C’est pourquoi les Russes ont commencé, il y a plusieurs semaines, à retirer toutes leurs forces, à l’exception d’une force symbolique, de la zone contenant les villes de Balakliya, Kupyansk et Izyum, offrant ainsi aux commandants de cette force formée, équipée et dirigée par l’OTAN une occasion irrésistible de démontrer, comme ils l’imaginent, la supériorité de la guerre interarmes occidentale.
L’attaque qui a suivi a remporté un succès apparemment extraordinaire contre la poignée relative de milices du Donbass et de troupes de Rosgvardia restées pour défendre Balakliya et Kupyansk. Les Ukrainiens et leurs troupes de choc composées de « volontaires étrangers » ont progressé sans rencontrer d’opposition et ont occupé une partie assez importante du territoire qui s’étend jusqu’à la rivière Oskol.

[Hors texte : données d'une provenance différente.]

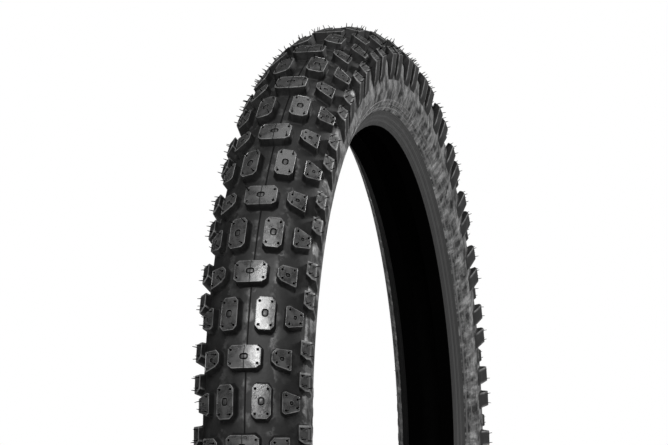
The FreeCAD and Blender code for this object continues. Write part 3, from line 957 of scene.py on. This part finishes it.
def hair_lines():
    """Root, direction, droop and length of every hair that chance keeps.

    Hairs low on the shoulder lean further out than the block's own normal. A hair starts
    a little under the surface, so that its root is never seen to float.
    """
    lines = []
    for angle, bend, depth, side, kind in hair_sites():
        share, shortest, longest, droop = HAIRS[kind]
        for turn in angle + np.arange(PITCHES) * PITCH_ANGLE:
            chance, size, tilt, swing = random.random(4)
            from_ground = abs((turn / PITCH_ANGLE) % PITCHES - 0.75 * PITCHES)
            if chance > share or (kind != "shoulder" and from_ground < GROUND_PITCHES):
                continue
            buried = BURIED.get(kind, BURIED_ELSEWHERE)
            root = crown_point(turn, bend, depth + buried * MM)
            lean = bend + (SHOULDER_HAIR_LEAN if kind == "shoulder" else 0.0)
            out = np.array([math.cos(lean) * math.cos(turn), math.sin(lean),
                            math.cos(lean) * math.sin(turn)])
            tangent = np.array([-math.sin(turn), 0, math.cos(turn)])
            swing = 2 * math.pi * swing
            away = math.cos(swing) * tangent + math.sin(swing) * np.cross(out, tangent)
            length = (buried + shortest + (longest - shortest) * size) * MM
            lines.append((root, out, away * droop * (0.3 + tilt), length, side))
    return lines


print("crown hairs start", round(math.degrees(GROUND_PITCHES * PITCH_ANGLE)),
      "degrees from the ground")

# %% [markdown]
# ### Tubes round the lines
#
# There are over a thousand hairs, so each has only a few dozen faces: five sides, five rings
# and a short tip.

# %% Hair tubes
HAIR_SIDES = 5
HAIR_RINGS = 5
HAIR_RADIUS = 0.47 * MM
TAPER = 0.5


def hair_mesh(name):
    """Rings round each hair's line, root + s out + s^2 droop, thinner to the tip.

    The radius is HAIR_RADIUS (1 - TAPER s), and s runs from 0 at the root to 1.
    """
    points, faces = [], []
    ring = np.arange(HAIR_SIDES) * 2 * np.pi / HAIR_SIDES
    share = np.linspace(0, 1, HAIR_RINGS)
    lines = hair_lines()
    for root, out, droop, length, side in lines:
        first = np.cross(out, [0.3, 0.5, 0.8])
        first /= np.linalg.norm(first)
        second = np.cross(out, first)
        line = root + length * (share[:, None] * out * (1 - 0.12 * share[:, None])
                                + share[:, None] ** 2 * droop * 0.8)
        thick = HAIR_RADIUS * (1 - TAPER * share)
        circle = np.cos(ring)[:, None] * first + np.sin(ring)[:, None] * second
        tube = line[:, None] + circle[None] * thick[:, None, None]
        tube = tube.reshape(-1, 3)
        start = len(points) * (len(tube) + 1)
        quads = grid_faces(HAIR_RINGS, HAIR_SIDES) + start
        last = start + (HAIR_RINGS - 1) * HAIR_SIDES
        tip = [[last + i, last + (i + 1) % HAIR_SIDES, start + len(tube)]
               for i in range(HAIR_SIDES)]
        new = np.concatenate([tube, [line[-1] + out * HAIR_RADIUS]])
        new[:, 1] *= side
        mine = quads.tolist() + tip
        faces += [face[::-1] for face in mine] if side == -1 else mine
        points.append(new)
    return make_mesh(name, np.concatenate(points), faces, 60), len(points)


hairs, hair_count = hair_mesh("hairs")
print("hairs:", hair_count)

# %% [markdown]
# ## Rubber
#
# Black rubber is nearly all gloss: its own colour is so dark that what the eye reads is how
# sharply it mirrors the light. New rubber is not even, though. Mould release, dust and
# bloom change its roughness in soft patches, and the mould's own fine texture breaks up
# the highlights. So the material mixes two sizes of noise into the roughness, a little
# into the colour, and adds a fine bump. The noise reads object coordinates, and the places
# with a painted edge highlight or a painted sheen are marks on the mesh, so all of it stays
# on the rubber whatever the view.

# %% A recipe for a material
class Recipe:
    """Short hands for the node tree of one material."""

    def __init__(self, name):
        self.material = bpy.data.materials.new(name)
        self.material.use_nodes = True
        self.nodes = self.material.node_tree.nodes
        self.links = self.material.node_tree.links
        self.shader = self.nodes["Principled BSDF"]
        self.place = self.nodes.new("ShaderNodeTexCoord").outputs["Object"]

    def put(self, socket, value):
        """Set a socket to a constant, or link it to another node's output."""
        if isinstance(value, bpy.types.NodeSocket):
            self.links.new(value, socket)
        else:
            socket.default_value = value

    def unrolled(self, squeeze):
        """The wheel unrolled: arc length, radius times squeeze, and across, in metres.

        The angle is atan2(x, z), so the one jump in it is at the ground. A squeeze under 1
        draws patterns out into radial streaks.
        """
        split = self.nodes.new("ShaderNodeSeparateXYZ")
        self.put(split.inputs["Vector"], self.place)
        x, z = split.outputs["X"], split.outputs["Z"]
        angle = self.maths("ARCTAN2", x, z)
        square = self.maths("ADD", self.maths("MULTIPLY", x, x), self.maths("MULTIPLY", z, z))
        join = self.nodes.new("ShaderNodeCombineXYZ")
        self.put(join.inputs["X"], self.maths("MULTIPLY", angle, 0.3))
        self.put(join.inputs["Y"], self.maths("MULTIPLY", self.maths("SQRT", square), squeeze))
        self.put(join.inputs["Z"], self.maths("MULTIPLY", split.outputs["Y"], squeeze))
        return join.outputs["Vector"]

    def noise(self, size_mm, detail=3, rough=0.55, place=None):
        """Cloudy noise from 0 to 1, with features about size_mm across."""
        node = self.nodes.new("ShaderNodeTexNoise")
        node.inputs["Scale"].default_value = 1000.0 / size_mm
        node.inputs["Detail"].default_value = detail
        node.inputs["Roughness"].default_value = rough
        self.put(node.inputs["Vector"], place or self.place)
        return node.outputs["Fac"]

    def spread(self, value, low, high, start=0.35, stop=0.65):
        """Stretch start..stop to low..high, held at both ends."""
        node = self.nodes.new("ShaderNodeMapRange")
        for socket, number in (("From Min", start), ("From Max", stop), ("To Min", low),
                               ("To Max", high), ("Value", value)):
            self.put(node.inputs[socket], number)
        return node.outputs["Result"]

    def maths(self, operation, first, second=0.0):
        """One step of arithmetic."""
        node = self.nodes.new("ShaderNodeMath")
        node.operation = operation
        self.put(node.inputs[0], first)
        self.put(node.inputs[1], second)
        return node.outputs["Value"]

    def blend(self, share, first, second):
        """Mix two colours."""
        node = self.nodes.new("ShaderNodeMix")
        node.data_type = "RGBA"
        self.put(node.inputs["Factor"], share)
        self.put(node.inputs["A"], first)
        self.put(node.inputs["B"], second)
        return node.outputs["Result"]

    def mark(self, name):
        """A number stored on the points of the mesh, 0 where it isn't."""
        node = self.nodes.new("ShaderNodeAttribute")
        node.attribute_name = name
        return node.outputs["Fac"]

    def grained(self, rough, grain, amount):
        """A roughness with a little of the grain added and taken away."""
        return self.maths("ADD", rough, self.spread(grain, -amount, amount))

    def finish(self, colour, rough, shine, normal):
        """Set the four sockets that make a rubber, and give back the material."""
        for name, value in (("Base Color", colour), ("Roughness", rough),
                            ("Specular IOR Level", shine), ("Normal", normal)):
            self.put(self.shader.inputs[name], value)
        return self.material

    def bump(self, height, strength, distance_mm, under=None):
        """A normal bent by a height, on top of another bump if one is given."""
        node = self.nodes.new("ShaderNodeBump")
        node.inputs["Strength"].default_value = strength
        node.inputs["Distance"].default_value = distance_mm * MM
        self.put(node.inputs["Height"], height)
        if under is not None:
            self.put(node.inputs["Normal"], under)
        return node.outputs["Normal"]


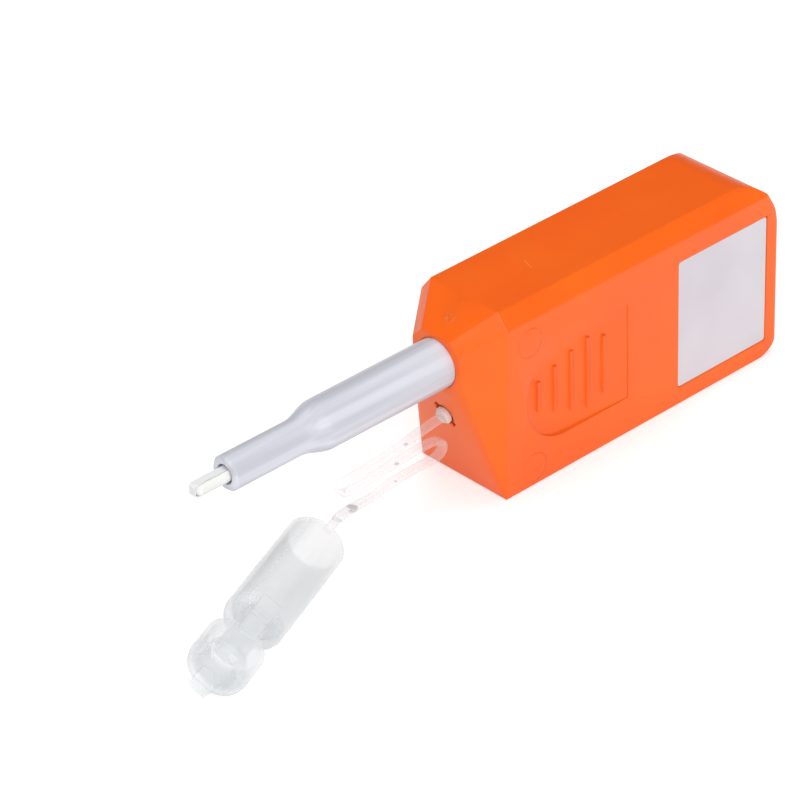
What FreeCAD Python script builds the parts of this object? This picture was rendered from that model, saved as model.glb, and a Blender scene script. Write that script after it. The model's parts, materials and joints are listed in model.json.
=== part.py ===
import FreeCAD, Part
import Sketcher
import math
import os
import re

# Push-type cleaning pen for 2.5 mm fibre connectors, with its tethered guide cap.
# X runs along the pen with the tip towards -X, Z is up, and the origin is the
# middle of the flat underside of the housing. Lengths are in millimetres.

doc = FreeCAD.newDocument("cleaning_pen")
dims = doc.addObject("Spreadsheet::Sheet", "dims")

sizes = {
    # housing, two moulded halves that meet at y = 0
    "front_x": -33.0, "body_len": 64.75, "body_wide": 18.4, "body_high": 31.6, "wall": 1.7,
    "top_run": 5.9, "face_up": 4.7, "face_down": 4.5, "low_run": 5.0,
    "facet_run": 6.1, "face_wide": 10.0, "cavity_start": 6.7,
    "strip_in": 2.0, "strip_down": 2.7, "front_strip": 1.8, "low_strip": 0.9,
    "rear_round": 4.4, "edge_round": 1.2,
    # finger grip in each side
    "grip_x": 17.8, "grip_drop": 7.9, "grip_r": 8.3, "grip_end": 31.0,
    "grip_fade": 33.5, "grip_deep": 0.9,
    "bar_first": 12.6, "bar_pitch": 3.33, "bar_wide": 0.6, "bar_high": 0.35,
    "bar_half_a": 2.6, "bar_half_b": 4.0, "bar_half_c": 5.2, "bar_half_d": 6.2, "bar_half_e": 5.1,
    # label and its recess
    "label_in": 3.0, "label_low": 2.9, "label_long": 19.75, "label_top_in": 6.2,
    "label_deep": 0.35, "label_thick": 0.25, "label_corner": 0.5, "label_gap": 0.12,
    # joining bosses and pins
    "boss_r": 2.0, "pin_r": 0.9, "pin_long": 4.0, "pin_end_gap": 0.6, "fit_gap": 0.05,
    # how far a cutting outline starts outside the material
    "past": 1.0,
    "boss_front_x": 10.4, "boss_mid_in": 7.5, "boss_rear_in": 4.6, "boss_low": 4.0, "boss_up": 5.1,
    # sliding nose
    "nose_r": 4.0, "nose_gap": 0.08, "nose_rear": 13.3, "nose_tip": 41.3,
    "taper_start": 23.2, "taper_end": 28.2, "thin_r": 2.8, "thin_bore": 2.1, "lip_bore": 1.6,
    "lip_long": 1.0, "mid_bore": 2.4, "rear_bore": 3.1, "rear_bore_x": 2.0, "nose_round": 0.4,
    "guide_end": 10.0, "guide_r": 5.4, "travel": 8.0,
    # slider behind the nose, with its rack
    "slider_start": 10.3, "slider_end": 14.3, "slider_r": 5.2, "slider_bore": 2.35,
    "wing_y": 6.9, "wing_thick": 1.6, "rail_gap": 0.3, "rail_thick": 0.8, "rail_y": 5.8,
    "rail_start": 10.3, "rail_end": 24.5,
    "arm_y": 3.3, "arm_thick": 1.8, "arm_drop": 2.9, "arm_end": 31.3, "arm_start": 12.0,
    # gearing
    "gear_module": 0.8, "pinion_teeth": 18, "addendum": 0.62, "dedendum": 0.85, "backlash": 0.16,
    "takeup_x": 26.0, "takeup_post": 1.6, "socket_wall": 1.1, "reel_play": 0.3, "post_past": 1.8,
    "post_bore_deep": 3.0, "shoulder_play": 0.15,
    "shaft_gap": 0.06, "rack_drop": 5.0, "floor_share": 0.38889,
    "clutch_r": 5.7, "clutch_deep": 1.1, "clutch_teeth": 16, "clutch_wheel": 4.4, "clutch_depth": 0.45,
    # reels and tape
    "tape_wide": 1.3, "tape_thick": 0.2, "reel_gap": 1.6, "flange_thick": 0.7,
    "takeup_flange": 7.2, "takeup_hub": 3.0, "used_r": 4.6, "click_teeth": 30, "click_depth": 0.4,
    "supply_in": 14.25, "supply_gap": 0.8, "supply_post": 2.2, "supply_flange": 9.7, "supply_hub": 3.4,
    "roll_r": 8.6, "roll_gap": 0.04, "window_r": 1.7, "window_at": 6.2, "window_count": 5,
    "washer_r": 4.3, "washer_thick": 0.5, "shoulder_r": 4.6, "guide_reach": 1.6,
    # click spring, measured from the take-up reel's axis and the inside of the floor
    "anchor_in": 9.2, "anchor_out": 12.0, "anchor_high": 2.6, "anchor_back": 0.9, "slot_in": 8.9,
    "slot_end": 11.0, "slot_high": 1.55, "slot_low": 0.65, "slot_wide": 0.4, "leaf_end": 10.9,
    "leaf_low": 0.75, "leaf_thick": 0.2, "leaf_bend": 8.55, "leaf_bend_high": 1.7, "leaf_bend_thick": 0.26,
    "leaf_tip": 5.95, "leaf_tip_high": 4.3,
    "guide_post": 1.5, "guide_a_in": 7.0, "guide_a_up": 2.4, "guide_b_in": 8.9, "guide_b_down": 1.9,
    # spindle, tip and springs
    "spindle_rear": 31.0, "spindle_r": 2.2, "spindle_front": 36.5, "spindle_thin": 1.85,
    "spindle_bore": 1.0, "collar_r": 2.95, "collar_long": 1.15,
    "rib_x": 28.3, "rib_thick": 1.5, "rib_drop": 2.6, "rib_gap": 0.08,
    "cam_pitch": 16.0, "cam_wide": 1.75, "cam_deep": 0.5, "cam_pin_r": 0.42, "cam_run": 11.0,
    "cam_pin_long": 3.2, "cam_bore_deep": 3.4, "cam_pin_gap": 0.08, "cam_over": 0.4, "cam_exit": 3.0,
    "tip_end": 47.5, "tip_r": 1.25, "tip_rear": 37.0, "shank_long": 3.5, "tape_slot": 1.4,
    "tip_flat": 0.45, "tip_shoulder": 0.9, "tip_full": 1.15, "small_chamfer": 0.3, "press": 0.02,
    "ramp_start": 1.6, "ramp_end": 0.3, "loop_nose": 0.15, "loop_round": 0.35, "loop_side": 0.55,
    "slot_floor": 0.82, "slot_inner": 0.36, "leg_out": 1.06, "leg_in": 0.62,
    "return_r": 3.2, "return_wire": 0.3, "return_turns": 7,
    "tip_spring_r": 2.62, "tip_spring_wire": 0.18, "tip_spring_turns": 9, "end_gap": 0.05,
    # guide cap, measured along its own axis from the open end
    "cap_r": 4.7, "cap_bore": 4.15, "cap_long": 21.9, "cap_wall": 1.1, "cap_round": 0.9,
    "neck_r": 2.3, "neck_bore": 1.28, "neck_long": 7.4, "neck_mouth": 0.5,
    "lid_gap": 5.7, "lid_deep": 6.8, "lid_wall": 0.7, "lid_round": 1.7, "lid_tube_r": 3.1,
    "lid_tube_bore": 2.55, "lid_tube_long": 4.4, "tab_wide": 3.3, "tab_rise": 0.4, "tab_top": 0.1,
    "tab_low": 2.8, "bar_long": 3.1, "bar_out": 0.2, "bar_sink": 0.35,
    "hinge_out": 0.25, "hinge_wide": 3.0, "hinge_thick": 0.35, "hinge_half": 0.5, "arm_deep": 0.75,
    "cap_x": -60.23, "cap_y": -2.35, "cap_turn": 203.9, "cap_roll": 37.0, "cap_pitch": 0.95,
    # tether
    "plug_high": 12.8, "plug_r": 1.45, "plug_head": 0.8, "plug_shaft": 0.95, "plug_hole": 1.75,
    "plug_bar": 2.3, "plug_bar_half": 0.55, "plug_foot": 1.3, "strap_wide": 1.7,
    "lug_long": 2.4, "lug_wide": 1.3, "lug_thick": 0.9,
}
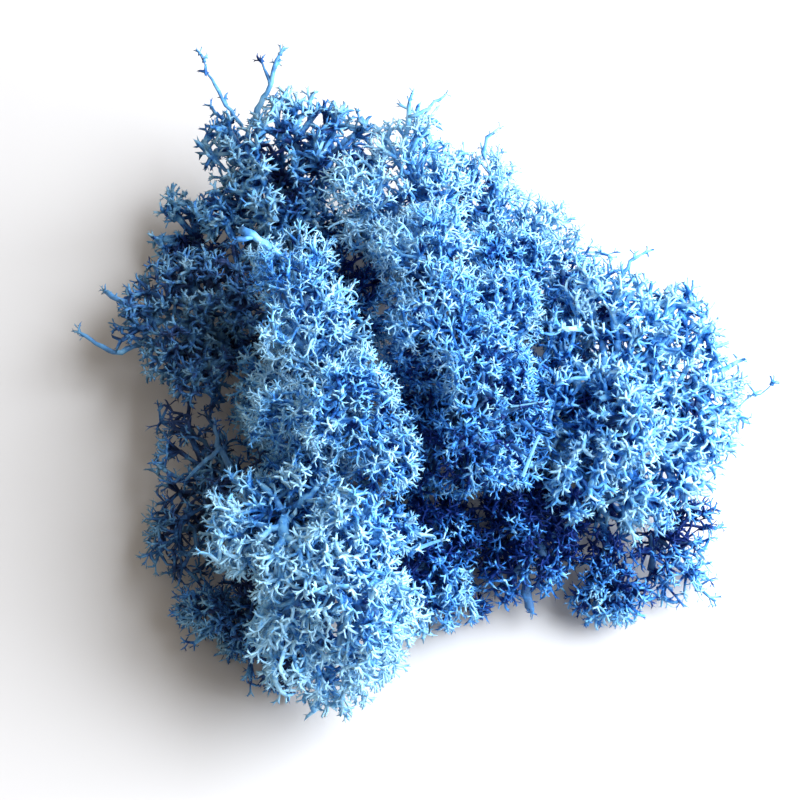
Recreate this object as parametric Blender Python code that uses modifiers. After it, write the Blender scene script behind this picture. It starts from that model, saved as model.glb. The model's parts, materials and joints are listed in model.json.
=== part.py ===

Relativement peu de combats soldat contre soldat ont eu lieu. En fait, les rapports ukrainiens ont euphoriquement vanté le fait que l’avance ukrainienne ne pouvait même pas suivre la vitesse de la retraite russe !
La « victoire glorieuse » de cette quasi-armée de l’OTAN a, du moins pour l’instant, lancé le récit médiatique occidental dans un spasme de triomphalisme sans précédent.
Des rapports délirants faisant état de centaines de chars abandonnés, de milliers de victimes et de dizaines de milliers de soldats russes capturés circulent largement, et sont volontiers crus par ceux dont les préjugés rendent ces fausses nouvelles agréables.
Les marionnettes des groupes de réflexion occidentaux et les généraux à la retraite passent d’un studio d’information à l’autre en débitant des absurdités fantastiques sur la libération du Donbass, puis de la Crimée, suivie du renversement de Poutine et de sa traduction devant un tribunal de La Haye.
Et comme si cela ne suffisait pas, beaucoup ont même commencé à discuter ouvertement de l’éternel rêve occidental de démanteler complètement la Russie, de la découper en une douzaine ou plus de petites républiques qui s’aligneront ensuite docilement sur le reste de « l’ordre mondial fondé sur des règles ».
Tout cela est d’une insanité à couper le souffle.
Peu de gens semblent être conscients que l’armée triomphante qui s’est avancée dans le vide de pouvoir que les Russes ont créé pour eux a été continuellement ravagée par des tirs d’artillerie à longue portée et des frappes aériennes, qui ont déjà infligé près de 20% de pertes à cette force relativement exposée.
Peu de gens semblent se rendre compte que le rythme de l’avance initialement rapide s’est maintenant effectivement arrêté, coincé entre la rivière Oskol à l’est et le Seversky-Donets au sud, et qu’il s’est avéré incapable d’obtenir un succès appréciable contre les concentrations de forces russes qu’il rencontre maintenant de l’autre côté de ces rivières.
Et personne ne semble poser la question la plus pertinente : Quel sera le prochain mouvement des Russes ?
Il semble y avoir une idée répandue selon laquelle cette apparente « victoire » sur le champ de bataille a été si humiliante que les Russes ont été ruinés, psychologiquement brisés, qu’ils ne sont plus capables de mener des opérations, qu’ils ne sont plus qu’une foule battue et tremblante d’« orcs » effrayés attendant nerveusement le prochain train qui les ramènera d’où ils viennent.
Ceux qui applaudissent le défilé de la victoire dans les rues de Kiev, Londres et Washington semblent avoir oublié que l’« opération militaire spéciale » de la Russie n’a utilisé jusqu’à présent qu’une fraction mineure de sa capacité militaire et que l’objectif de la Russie, depuis le début, n’a pas été de conquérir un territoire, en soi, mais de détruire complètement les capacités militaires ukrainiennes.
Je crois que les partisans de l’Ukraine se livrent à une orgie d’exultation prématurée.
Je suis persuadé que les événements des dernières semaines ont été largement orchestrés en fonction des objectifs ultimes de la Russie.
Je suis convaincu que les Russes restent maîtres dans l’art de la maskirovka et que les maîtres actuels de l’empire à Washington, Londres et Bruxelles, tout comme leurs prédécesseurs, sous-estiment considérablement la perspicacité stratégique, les capacités opérationnelles et l’implacable résilience de la Russie.
Même si les commandants de l’OTAN à Kiev font tinter des flûtes à champagne remplies à ras bord de Dom Pérignon volé et se félicitent mutuellement d’un plan brillamment conçu et exécuté par des experts, je suis convaincu que l’autre chaussure finira par tomber – et quand elle tombera, je m’attends à ce qu’elle tombe comme la foudre.